Why Veneers Are the Case Simulation Matters Most For
Veneers change the most visible part of the face for a five-figure investment, and the change is largely irreversible once teeth are prepped. That combination — high stakes, high visibility, low reversibility — is exactly the situation where "I can't picture it" kills the most cases. A simulation answers the one question every veneer patient actually has: what will I look like?
How It Works for a Veneer Case
- 1Ask the patient what they'd change — usually shade, shape, gaps, or specific teeth
- 2Take a frontal photo on any smartphone or tablet
- 3Generate the simulation — about 30 seconds for an image, under 2 minutes for a video of the patient smiling with the result
- 4Review it yourself before the patient sees it
- 5Reveal it and let the patient react, then adjust the plan to what they respond to
What the Simulation Should Show
A useful veneer simulation reflects the number of units under discussion (two versus ten looks and costs very differently), a shade the patient would actually choose rather than a maximally white default, and proportions matched to their face rather than a generic "perfect smile" template.

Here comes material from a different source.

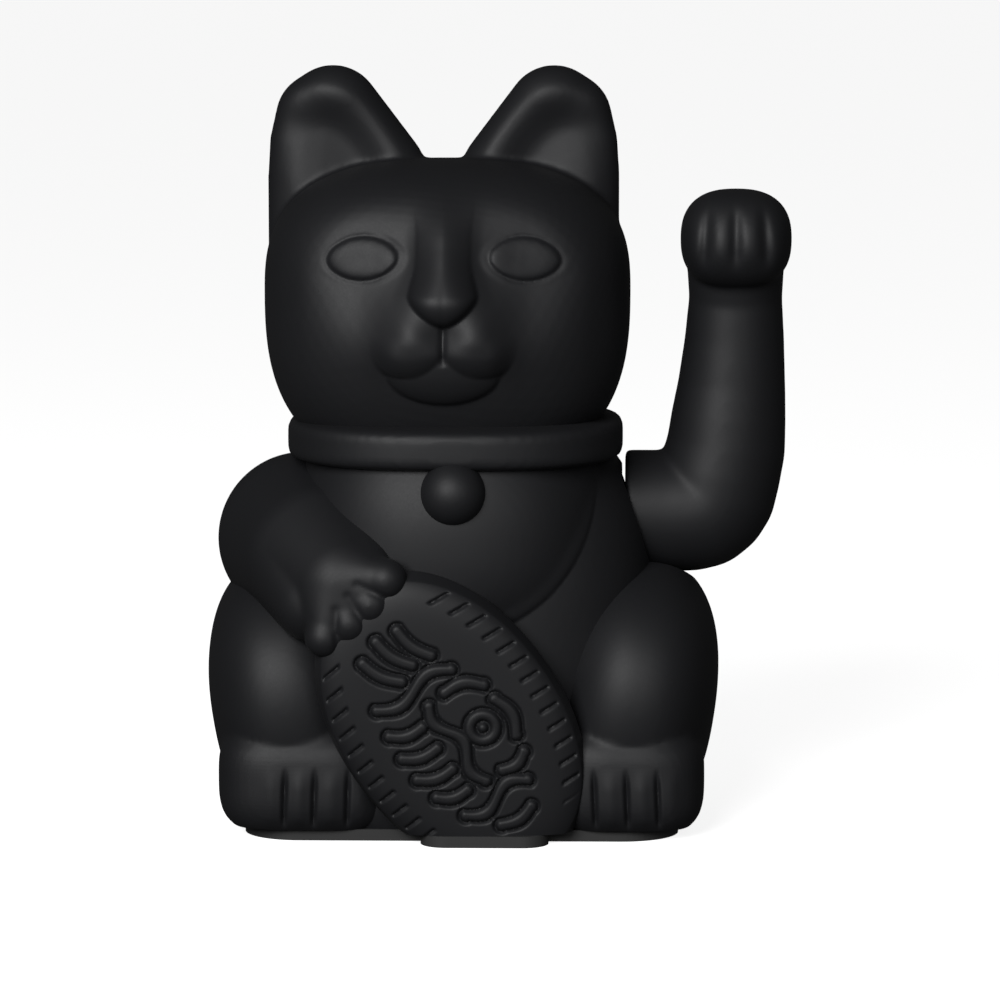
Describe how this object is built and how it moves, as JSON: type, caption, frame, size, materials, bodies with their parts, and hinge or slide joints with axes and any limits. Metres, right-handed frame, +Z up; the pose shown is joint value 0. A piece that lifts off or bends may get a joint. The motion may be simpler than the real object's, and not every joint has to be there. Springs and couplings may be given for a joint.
{
  "type": "beckoning cat figurine",
  "caption": "Seated cat figurine with a coin under its resting paw, a collar with a bell, and a raised arm that swings on a battery-driven pendulum.",
  "frame": {"origin": "middle of the base plate's resting face", "axes": "+Z up, +X towards the raised arm, +Y towards the figure's back"},
  "size_m": [0.1139, 0.0798, 0.1474],
  "materials": {
    "soft_black": "soft matte",
    "base_black": "fine texture",
    "natural_plastic": "satin",
    "dark_plastic": "satin",
    "steel": "zinc plated",
    "spring_steel": "phosphated",
    "nickel": "nickel plated",
    "bronze": "sintered",
    "iron_core": "machined",
    "copper_wire": "enamelled",
    "board_green": "solder resist",
    "capacitor_blue": "sleeve",
    "resistor_tan": "lacquer",
    "cell_wrap": "printed sleeve",
    "lead_red": "insulation",
    "lead_black": "insulation",
    "lead_copper_red": "insulation"
  },
  "bodies": {
    "body": {"front_shell": "soft_black", "rear_shell": "soft_black", "base_plate": "base_black", "base_screws": "steel", "bearing_bracket": "natural_plastic", "bracket_screws": "steel", "inner_bush": "bronze", "outer_bush": "bronze", "coil_bobbin": "natural_plastic", "coil_winding": "copper_wire", "coil_core": "iron_core", "circuit_board": "board_green", "board_screws": "steel", "transistor": "dark_plastic", "capacitor": "capacitor_blue", "resistors": "resistor_tan", "coil_leads": "lead_copper_red", "battery_cell": "cell_wrap", "positive_contact": "nickel", "negative_spring": "nickel", "battery_leads": "lead_red", "switch_housing": "dark_plastic", "switch_leads": "lead_black"},
    "waving_arm": {"axle": "steel", "axle_clips": "spring_steel", "pendulum_lever": "natural_plastic", "counterweight": "iron_core", "drive_magnet": "nickel", "arm_hub": "natural_plastic", "hub_screw": "steel", "arm_front_half": "soft_black", "arm_rear_half": "soft_black"},
    "switch": {"switch_slider": "natural_plastic"},
    "cover": {"battery_cover": "base_black"}
  },
  "joints": [
    {"name": "arm_swing", "type": "hinge", "parent": "body", "child": "waving_arm", "pos_m": [0, 0.004, 0.0598], "axis": [1, 0, 0], "range_deg": [-25, 25]},
    {"name": "switch_slide", "type": "slide", "parent": "body", "child": "switch", "axis": [1, 0, 0], "range_m": [0, 0.003]},
    {"name": "cover_release", "type": "slide", "parent": "body", "child": "cover", "axis": [0, 0, -1], "range_m": [0, 0.02]}
  ]
}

Simulations that ignore any of these tend to either underwhelm or overpromise — both cost you credibility at the price conversation.
Where the Simulation Fits the Conversation
Show the result before the price, every time — a number attached to a face the patient doesn't recognize reads as a cost; the same number attached to their own simulated result reads as an investment. For the full sequence, including anchoring and per-unit pricing framing, see our guides on the veneer consultation script and presenting high-cost treatment plans.
The Economics
At $5 per simulation, the cost is trivial against case value: a single accepted 8-unit veneer case typically runs into five figures, so the simulation pays for itself hundreds of times over on one closed case. There's no reason to reserve it for "serious" prospects — run it on every veneer consultation.